Exercise.
Exactly the lines from the one that contains "Write part 2 of" to the one that contains "# but one, so", both lines included, should be copied, and no others.

(Rows from a 3D modeling dataset)
(begin)
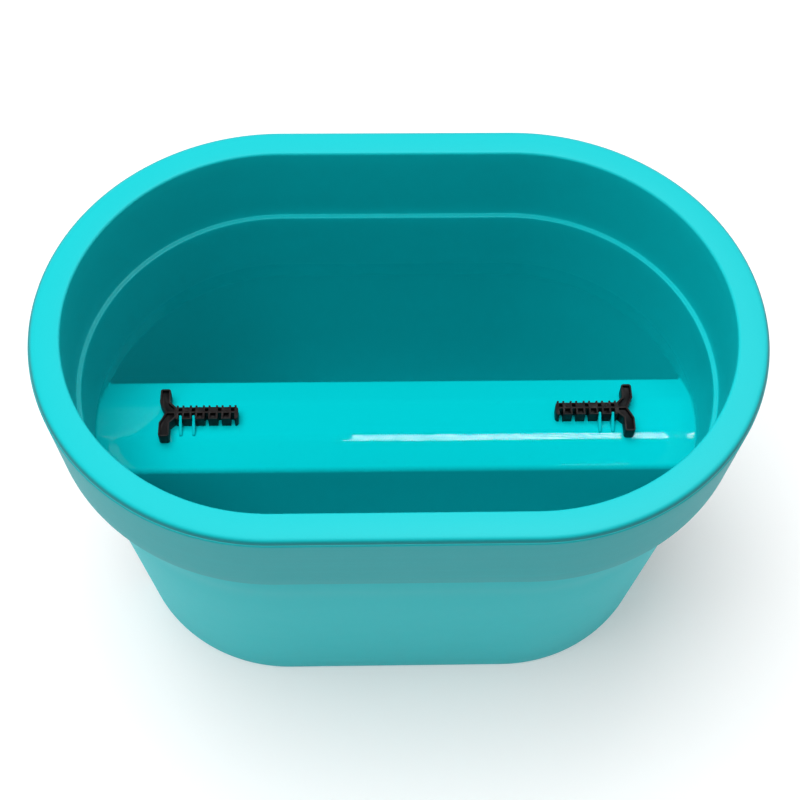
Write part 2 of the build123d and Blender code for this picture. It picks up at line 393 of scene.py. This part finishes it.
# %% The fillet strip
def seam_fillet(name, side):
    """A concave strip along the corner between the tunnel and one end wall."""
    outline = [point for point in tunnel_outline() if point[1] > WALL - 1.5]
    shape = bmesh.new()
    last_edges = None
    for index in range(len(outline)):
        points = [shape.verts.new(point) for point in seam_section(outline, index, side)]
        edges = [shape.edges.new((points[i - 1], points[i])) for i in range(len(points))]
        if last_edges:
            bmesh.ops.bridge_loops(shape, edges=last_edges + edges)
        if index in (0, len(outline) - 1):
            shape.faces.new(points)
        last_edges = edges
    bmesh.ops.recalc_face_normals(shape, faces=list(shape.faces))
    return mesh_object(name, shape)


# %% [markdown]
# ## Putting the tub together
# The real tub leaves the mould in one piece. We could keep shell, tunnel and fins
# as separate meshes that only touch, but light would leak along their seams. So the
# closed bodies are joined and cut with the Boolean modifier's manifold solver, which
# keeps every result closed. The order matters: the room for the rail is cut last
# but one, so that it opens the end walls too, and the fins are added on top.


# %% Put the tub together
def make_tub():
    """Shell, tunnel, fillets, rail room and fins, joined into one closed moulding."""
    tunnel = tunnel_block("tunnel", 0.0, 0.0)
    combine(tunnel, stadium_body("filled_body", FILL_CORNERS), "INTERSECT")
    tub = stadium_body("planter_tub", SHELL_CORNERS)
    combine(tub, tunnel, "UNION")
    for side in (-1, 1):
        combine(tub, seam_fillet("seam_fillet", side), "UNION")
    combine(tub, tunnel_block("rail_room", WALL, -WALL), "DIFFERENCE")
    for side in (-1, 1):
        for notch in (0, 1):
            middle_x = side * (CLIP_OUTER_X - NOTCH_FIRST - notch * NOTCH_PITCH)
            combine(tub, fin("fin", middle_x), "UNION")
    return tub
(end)
(begin)
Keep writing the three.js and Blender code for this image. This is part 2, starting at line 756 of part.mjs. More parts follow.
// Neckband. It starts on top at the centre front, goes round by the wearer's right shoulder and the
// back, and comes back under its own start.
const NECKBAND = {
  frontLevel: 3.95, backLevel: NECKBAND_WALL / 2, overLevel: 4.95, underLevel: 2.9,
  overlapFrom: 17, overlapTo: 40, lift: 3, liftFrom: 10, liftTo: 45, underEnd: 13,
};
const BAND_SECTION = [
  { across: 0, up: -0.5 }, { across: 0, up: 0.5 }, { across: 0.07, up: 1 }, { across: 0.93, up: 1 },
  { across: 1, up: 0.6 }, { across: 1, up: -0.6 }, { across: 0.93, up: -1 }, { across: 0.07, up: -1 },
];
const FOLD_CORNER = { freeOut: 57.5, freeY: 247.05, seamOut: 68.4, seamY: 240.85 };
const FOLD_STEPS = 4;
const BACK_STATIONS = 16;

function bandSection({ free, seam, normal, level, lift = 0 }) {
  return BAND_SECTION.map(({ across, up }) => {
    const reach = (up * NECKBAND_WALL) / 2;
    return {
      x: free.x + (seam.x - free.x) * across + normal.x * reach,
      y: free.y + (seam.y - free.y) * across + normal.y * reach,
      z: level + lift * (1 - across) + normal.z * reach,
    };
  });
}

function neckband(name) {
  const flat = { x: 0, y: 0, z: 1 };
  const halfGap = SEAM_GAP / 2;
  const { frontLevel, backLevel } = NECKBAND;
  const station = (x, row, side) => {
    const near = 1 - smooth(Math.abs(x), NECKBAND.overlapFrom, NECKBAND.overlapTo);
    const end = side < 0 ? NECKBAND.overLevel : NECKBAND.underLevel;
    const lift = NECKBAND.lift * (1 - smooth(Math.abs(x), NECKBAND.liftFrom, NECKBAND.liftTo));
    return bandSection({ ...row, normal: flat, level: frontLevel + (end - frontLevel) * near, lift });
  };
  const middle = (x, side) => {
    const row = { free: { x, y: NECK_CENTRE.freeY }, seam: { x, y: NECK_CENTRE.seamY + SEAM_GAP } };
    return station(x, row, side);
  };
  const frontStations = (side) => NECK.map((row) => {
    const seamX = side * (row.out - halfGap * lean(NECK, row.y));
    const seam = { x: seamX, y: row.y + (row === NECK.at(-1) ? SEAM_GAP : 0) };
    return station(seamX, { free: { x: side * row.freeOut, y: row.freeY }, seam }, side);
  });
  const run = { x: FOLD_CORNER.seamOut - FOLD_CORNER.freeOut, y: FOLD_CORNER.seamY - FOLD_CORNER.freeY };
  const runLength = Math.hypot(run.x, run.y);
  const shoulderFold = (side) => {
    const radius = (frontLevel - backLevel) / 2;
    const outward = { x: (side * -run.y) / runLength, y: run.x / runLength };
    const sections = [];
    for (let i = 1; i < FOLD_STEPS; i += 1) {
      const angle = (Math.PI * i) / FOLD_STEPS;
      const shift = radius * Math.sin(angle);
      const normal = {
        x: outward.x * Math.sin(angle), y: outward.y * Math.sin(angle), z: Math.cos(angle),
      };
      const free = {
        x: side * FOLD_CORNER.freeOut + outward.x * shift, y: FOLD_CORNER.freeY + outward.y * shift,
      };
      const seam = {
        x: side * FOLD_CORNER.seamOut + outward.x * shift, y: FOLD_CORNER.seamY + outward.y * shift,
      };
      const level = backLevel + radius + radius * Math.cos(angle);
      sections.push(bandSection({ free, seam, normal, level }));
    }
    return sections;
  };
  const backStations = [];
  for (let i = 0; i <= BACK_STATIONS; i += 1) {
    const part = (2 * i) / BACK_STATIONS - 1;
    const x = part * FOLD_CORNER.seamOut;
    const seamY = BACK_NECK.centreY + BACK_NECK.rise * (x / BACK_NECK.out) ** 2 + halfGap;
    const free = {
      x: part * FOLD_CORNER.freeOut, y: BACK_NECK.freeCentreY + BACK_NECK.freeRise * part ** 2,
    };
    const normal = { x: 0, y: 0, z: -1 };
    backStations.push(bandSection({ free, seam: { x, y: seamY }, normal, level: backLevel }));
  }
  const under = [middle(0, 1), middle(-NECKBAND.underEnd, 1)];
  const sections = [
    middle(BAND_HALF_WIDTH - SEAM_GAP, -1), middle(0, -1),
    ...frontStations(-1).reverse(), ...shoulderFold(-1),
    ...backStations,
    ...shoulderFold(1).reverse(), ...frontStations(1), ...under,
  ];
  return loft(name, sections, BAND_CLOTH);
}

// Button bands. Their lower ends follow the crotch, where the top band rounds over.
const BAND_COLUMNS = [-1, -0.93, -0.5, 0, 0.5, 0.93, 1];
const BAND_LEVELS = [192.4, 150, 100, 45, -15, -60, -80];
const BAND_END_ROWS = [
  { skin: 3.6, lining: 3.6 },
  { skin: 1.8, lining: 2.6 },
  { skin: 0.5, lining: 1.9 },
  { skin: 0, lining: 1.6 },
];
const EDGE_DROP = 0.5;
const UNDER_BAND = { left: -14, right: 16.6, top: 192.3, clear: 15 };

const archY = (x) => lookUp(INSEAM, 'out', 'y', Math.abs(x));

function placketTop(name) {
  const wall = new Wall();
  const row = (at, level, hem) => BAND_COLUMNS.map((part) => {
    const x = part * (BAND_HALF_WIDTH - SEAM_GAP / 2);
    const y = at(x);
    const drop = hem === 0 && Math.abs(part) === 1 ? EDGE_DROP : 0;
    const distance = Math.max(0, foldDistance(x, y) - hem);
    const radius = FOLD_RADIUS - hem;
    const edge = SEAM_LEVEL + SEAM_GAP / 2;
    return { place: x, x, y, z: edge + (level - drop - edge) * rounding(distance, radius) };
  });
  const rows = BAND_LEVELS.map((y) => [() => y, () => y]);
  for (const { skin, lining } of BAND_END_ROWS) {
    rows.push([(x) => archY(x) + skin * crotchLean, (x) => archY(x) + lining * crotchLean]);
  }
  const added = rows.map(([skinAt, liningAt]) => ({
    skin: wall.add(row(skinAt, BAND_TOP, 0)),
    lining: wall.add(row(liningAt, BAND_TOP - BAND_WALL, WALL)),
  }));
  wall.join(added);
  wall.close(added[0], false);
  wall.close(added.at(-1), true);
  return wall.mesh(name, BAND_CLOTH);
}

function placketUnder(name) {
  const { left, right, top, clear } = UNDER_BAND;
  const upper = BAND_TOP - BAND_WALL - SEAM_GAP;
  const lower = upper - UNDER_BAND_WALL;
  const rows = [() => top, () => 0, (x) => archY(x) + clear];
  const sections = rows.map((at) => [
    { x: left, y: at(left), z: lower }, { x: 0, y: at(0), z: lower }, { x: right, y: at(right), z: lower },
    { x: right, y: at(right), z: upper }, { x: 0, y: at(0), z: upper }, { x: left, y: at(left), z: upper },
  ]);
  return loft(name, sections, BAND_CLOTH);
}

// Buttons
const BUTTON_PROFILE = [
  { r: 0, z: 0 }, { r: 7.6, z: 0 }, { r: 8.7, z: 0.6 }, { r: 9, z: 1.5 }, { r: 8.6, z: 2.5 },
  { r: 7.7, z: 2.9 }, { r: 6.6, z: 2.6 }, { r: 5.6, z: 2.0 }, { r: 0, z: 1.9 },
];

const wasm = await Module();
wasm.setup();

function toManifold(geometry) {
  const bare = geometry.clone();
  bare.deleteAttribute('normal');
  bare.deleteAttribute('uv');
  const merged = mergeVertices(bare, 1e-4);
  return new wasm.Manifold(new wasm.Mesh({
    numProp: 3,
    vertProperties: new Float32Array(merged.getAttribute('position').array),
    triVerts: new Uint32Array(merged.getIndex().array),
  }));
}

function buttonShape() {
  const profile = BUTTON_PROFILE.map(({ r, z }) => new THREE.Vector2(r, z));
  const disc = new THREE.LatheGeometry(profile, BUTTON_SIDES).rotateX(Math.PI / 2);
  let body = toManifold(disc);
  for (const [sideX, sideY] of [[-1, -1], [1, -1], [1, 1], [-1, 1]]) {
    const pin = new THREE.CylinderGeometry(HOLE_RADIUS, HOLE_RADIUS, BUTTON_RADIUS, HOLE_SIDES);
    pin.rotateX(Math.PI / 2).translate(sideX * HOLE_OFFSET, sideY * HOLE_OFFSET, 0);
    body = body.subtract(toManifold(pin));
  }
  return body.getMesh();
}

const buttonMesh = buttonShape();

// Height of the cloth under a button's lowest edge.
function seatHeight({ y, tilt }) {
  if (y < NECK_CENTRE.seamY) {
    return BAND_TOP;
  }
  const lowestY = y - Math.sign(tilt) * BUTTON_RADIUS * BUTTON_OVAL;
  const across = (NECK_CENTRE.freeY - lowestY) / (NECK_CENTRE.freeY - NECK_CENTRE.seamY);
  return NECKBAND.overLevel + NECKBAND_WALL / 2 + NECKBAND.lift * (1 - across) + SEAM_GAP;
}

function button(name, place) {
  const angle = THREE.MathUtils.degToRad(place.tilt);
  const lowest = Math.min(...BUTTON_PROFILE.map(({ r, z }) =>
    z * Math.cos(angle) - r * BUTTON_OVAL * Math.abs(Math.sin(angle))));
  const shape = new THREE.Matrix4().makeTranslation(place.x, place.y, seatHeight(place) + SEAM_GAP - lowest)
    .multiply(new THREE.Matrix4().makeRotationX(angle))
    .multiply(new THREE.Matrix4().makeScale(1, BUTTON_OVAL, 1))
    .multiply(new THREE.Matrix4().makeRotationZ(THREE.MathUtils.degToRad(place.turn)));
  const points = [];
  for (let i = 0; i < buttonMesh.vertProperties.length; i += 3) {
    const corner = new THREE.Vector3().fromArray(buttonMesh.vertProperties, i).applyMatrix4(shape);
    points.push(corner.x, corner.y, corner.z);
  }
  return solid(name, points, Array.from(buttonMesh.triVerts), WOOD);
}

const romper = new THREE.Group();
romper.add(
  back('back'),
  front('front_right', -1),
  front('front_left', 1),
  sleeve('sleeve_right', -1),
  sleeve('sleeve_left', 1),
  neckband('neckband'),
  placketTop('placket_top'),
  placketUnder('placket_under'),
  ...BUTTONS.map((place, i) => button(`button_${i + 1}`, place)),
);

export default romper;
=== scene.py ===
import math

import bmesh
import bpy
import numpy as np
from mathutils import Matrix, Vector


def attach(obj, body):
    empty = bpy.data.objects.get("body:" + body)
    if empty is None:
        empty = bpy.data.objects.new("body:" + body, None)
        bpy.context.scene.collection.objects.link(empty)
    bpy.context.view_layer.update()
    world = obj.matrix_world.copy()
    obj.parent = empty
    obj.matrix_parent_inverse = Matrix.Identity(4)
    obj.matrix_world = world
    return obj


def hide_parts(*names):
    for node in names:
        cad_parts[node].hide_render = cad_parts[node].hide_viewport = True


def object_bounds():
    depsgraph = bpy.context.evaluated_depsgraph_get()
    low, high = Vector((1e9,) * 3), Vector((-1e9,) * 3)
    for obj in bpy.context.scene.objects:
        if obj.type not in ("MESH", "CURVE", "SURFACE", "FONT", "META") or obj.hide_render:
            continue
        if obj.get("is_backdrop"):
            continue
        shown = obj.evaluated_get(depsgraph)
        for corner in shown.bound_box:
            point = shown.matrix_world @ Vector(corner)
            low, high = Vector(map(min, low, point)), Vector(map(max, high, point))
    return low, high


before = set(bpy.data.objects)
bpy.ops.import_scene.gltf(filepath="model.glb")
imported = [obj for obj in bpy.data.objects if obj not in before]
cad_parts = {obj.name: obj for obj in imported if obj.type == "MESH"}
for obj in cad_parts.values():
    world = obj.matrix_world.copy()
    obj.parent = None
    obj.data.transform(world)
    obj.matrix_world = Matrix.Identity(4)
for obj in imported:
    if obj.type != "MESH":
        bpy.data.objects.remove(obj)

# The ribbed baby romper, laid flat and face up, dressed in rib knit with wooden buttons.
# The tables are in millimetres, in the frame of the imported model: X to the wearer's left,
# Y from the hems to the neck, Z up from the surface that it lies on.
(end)
(begin)
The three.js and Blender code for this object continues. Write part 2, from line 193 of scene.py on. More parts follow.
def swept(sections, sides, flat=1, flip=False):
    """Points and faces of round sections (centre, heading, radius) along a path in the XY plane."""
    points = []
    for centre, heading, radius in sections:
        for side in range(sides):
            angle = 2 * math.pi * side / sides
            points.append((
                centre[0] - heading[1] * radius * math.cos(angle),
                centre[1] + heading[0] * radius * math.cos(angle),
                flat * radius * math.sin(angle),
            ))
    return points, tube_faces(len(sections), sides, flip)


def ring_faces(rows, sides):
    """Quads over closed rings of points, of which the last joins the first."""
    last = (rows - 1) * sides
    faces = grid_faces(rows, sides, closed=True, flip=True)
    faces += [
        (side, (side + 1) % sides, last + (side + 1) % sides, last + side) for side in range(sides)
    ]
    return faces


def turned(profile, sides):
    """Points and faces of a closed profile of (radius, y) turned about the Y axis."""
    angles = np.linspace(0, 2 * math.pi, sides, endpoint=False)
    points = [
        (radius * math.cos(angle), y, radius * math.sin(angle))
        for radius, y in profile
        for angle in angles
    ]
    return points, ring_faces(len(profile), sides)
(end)
Answer to this exercise.
Write part 2 of the build123d and Blender code for this picture. It picks up at line 393 of scene.py. This part finishes it.
# %% The fillet strip
def seam_fillet(name, side):
    """A concave strip along the corner between the tunnel and one end wall."""
    outline = [point for point in tunnel_outline() if point[1] > WALL - 1.5]
    shape = bmesh.new()
    last_edges = None
    for index in range(len(outline)):
        points = [shape.verts.new(point) for point in seam_section(outline, index, side)]
        edges = [shape.edges.new((points[i - 1], points[i])) for i in range(len(points))]
        if last_edges:
            bmesh.ops.bridge_loops(shape, edges=last_edges + edges)
        if index in (0, len(outline) - 1):
            shape.faces.new(points)
        last_edges = edges
    bmesh.ops.recalc_face_normals(shape, faces=list(shape.faces))
    return mesh_object(name, shape)


# %% [markdown]
# ## Putting the tub together
# The real tub leaves the mould in one piece. We could keep shell, tunnel and fins
# as separate meshes that only touch, but light would leak along their seams. So the
# closed bodies are joined and cut with the Boolean modifier's manifold solver, which
# keeps every result closed. The order matters: the room for the rail is cut last
# but one, so that it opens the end walls too, and the fins are added on top.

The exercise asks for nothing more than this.